The current law imposes a minimum tax rate of 0.6% on gross receipts on all companies except telecom and cigarette companies, in the form of a subjective-minimum tax rate or being industry-specific. We want the government to decline it to zero percent for the e-commerce sector in the upcoming budget.

We also made proposals to NBR for special tax exclusion of the e-commerce sector at source in the upcoming budget.

There is a possibility that the government may double the source tax on export earnings. How will that affect the e-commerce sector and cross border e-commerce?

Again, the e-commerce sector is not yet profitable and we need support in removing barriers that come with the current tax structures.

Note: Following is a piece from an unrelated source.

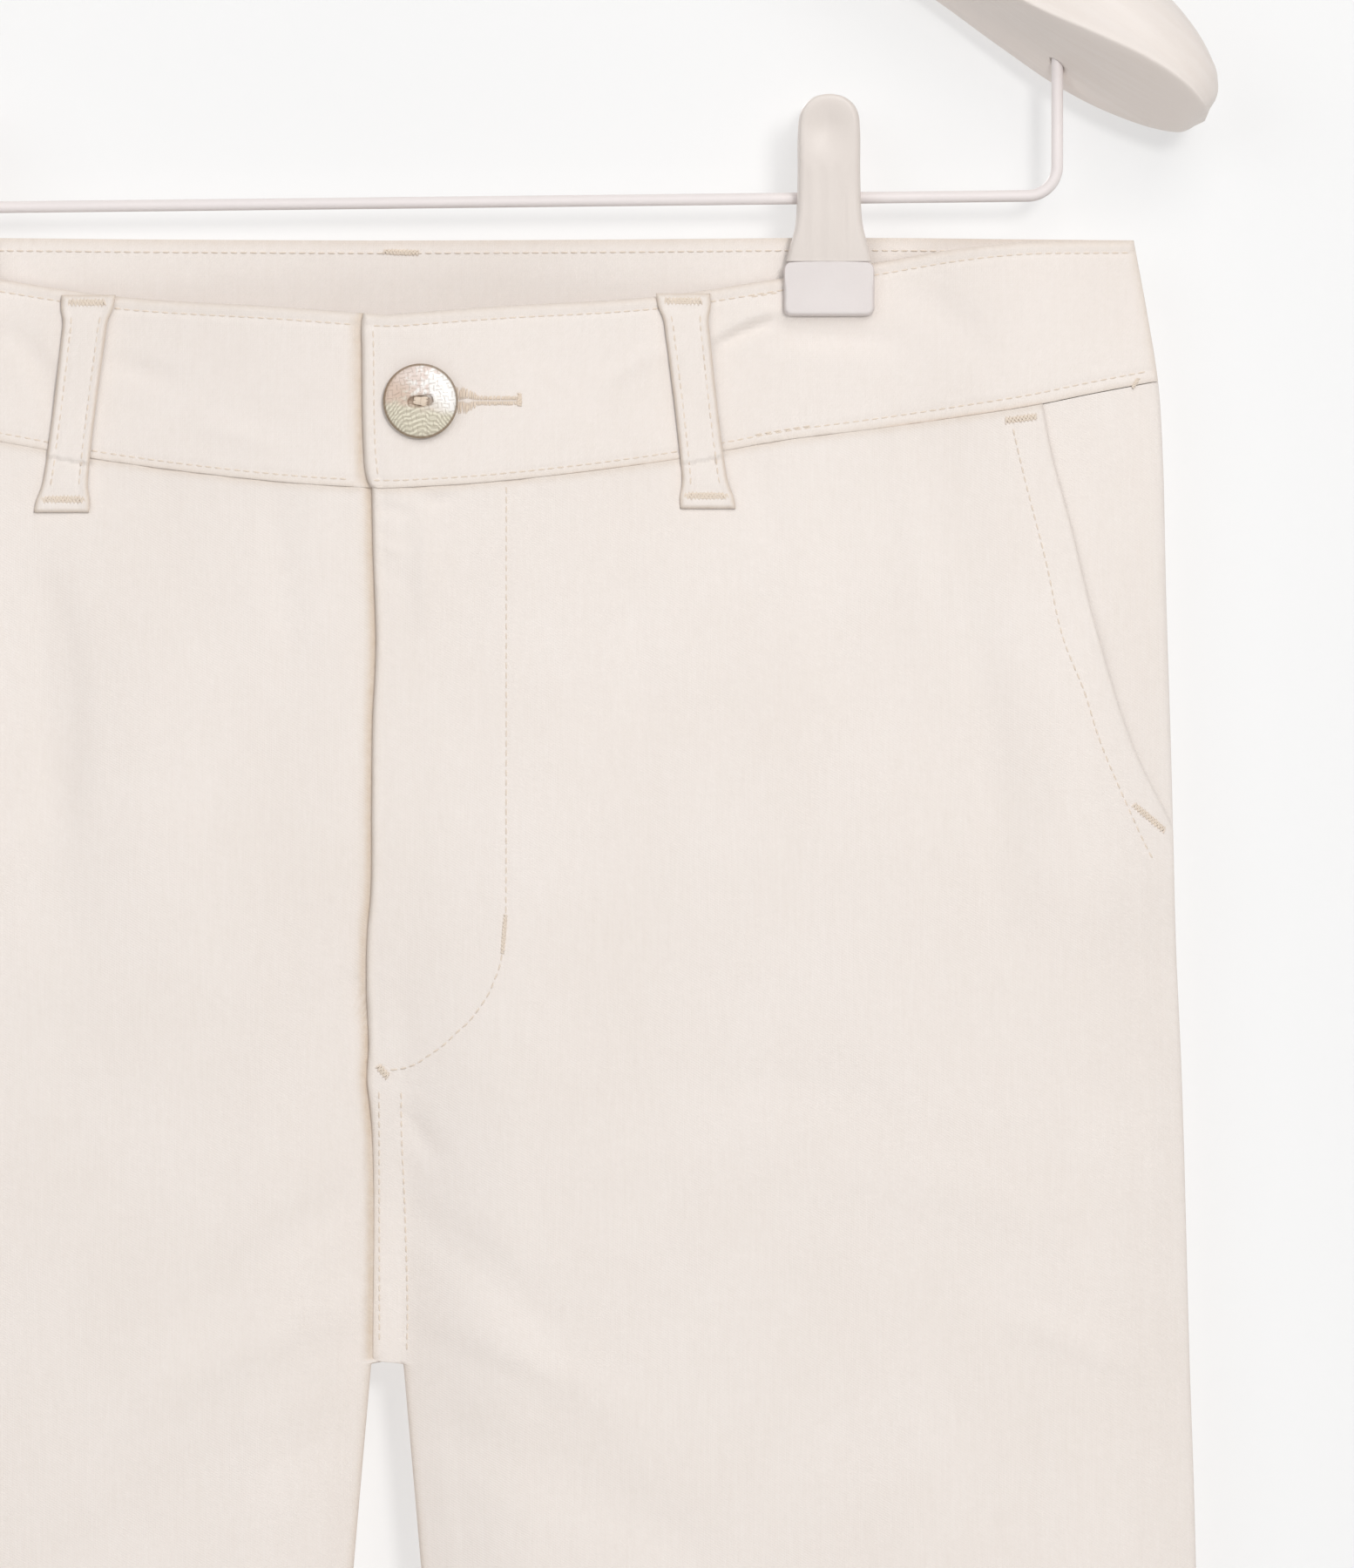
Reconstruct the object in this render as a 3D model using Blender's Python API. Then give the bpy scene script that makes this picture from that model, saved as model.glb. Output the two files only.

Tax and VAT are imposed on online marketplaces over several segments already making offline products cheaper than online products. 

A consumer already has to pay Tk50 VAT on shopping, another Tk15 VAT on delivery charge on a purchase of Tk1000. Yet another Tk30-40 tax deduction [TDS] is incurred at source, which is higher than neighbouring countries that pay around Tk20-30 as TDS. That is why we proposed a special tax exclusion of the e-commerce sector at source in the upcoming budget.

What kind of tax structure is expected for cross border e-commerce to flourish?

It would be essential to ensure that such a growing sector, with all its barriers that are unique to the market, has a policy-regulation framework that ensures the sustenance of the businesses. 

If our proposals are implemented, that should be enough to help cross border e-commerce to flourish by helping maintain sustainable product pricing and the cost of doing business for entrepreneurs. 

We believe that further growth of the e-commerce sector is required to reach the doorsteps of the people of Digital Bangladesh, so we have raised our demands in formulating an e-commerce friendly tax structure in the budget. 

We also expect that businesses are not harassed in the name of revenue collection from officials. Some VAT registered companies are fined Tk10,000 for non-submission of monthly returns, while some businesses do not make a profit of Tk10,000 per month.

In that regard, we have also proposed automation in the submission process.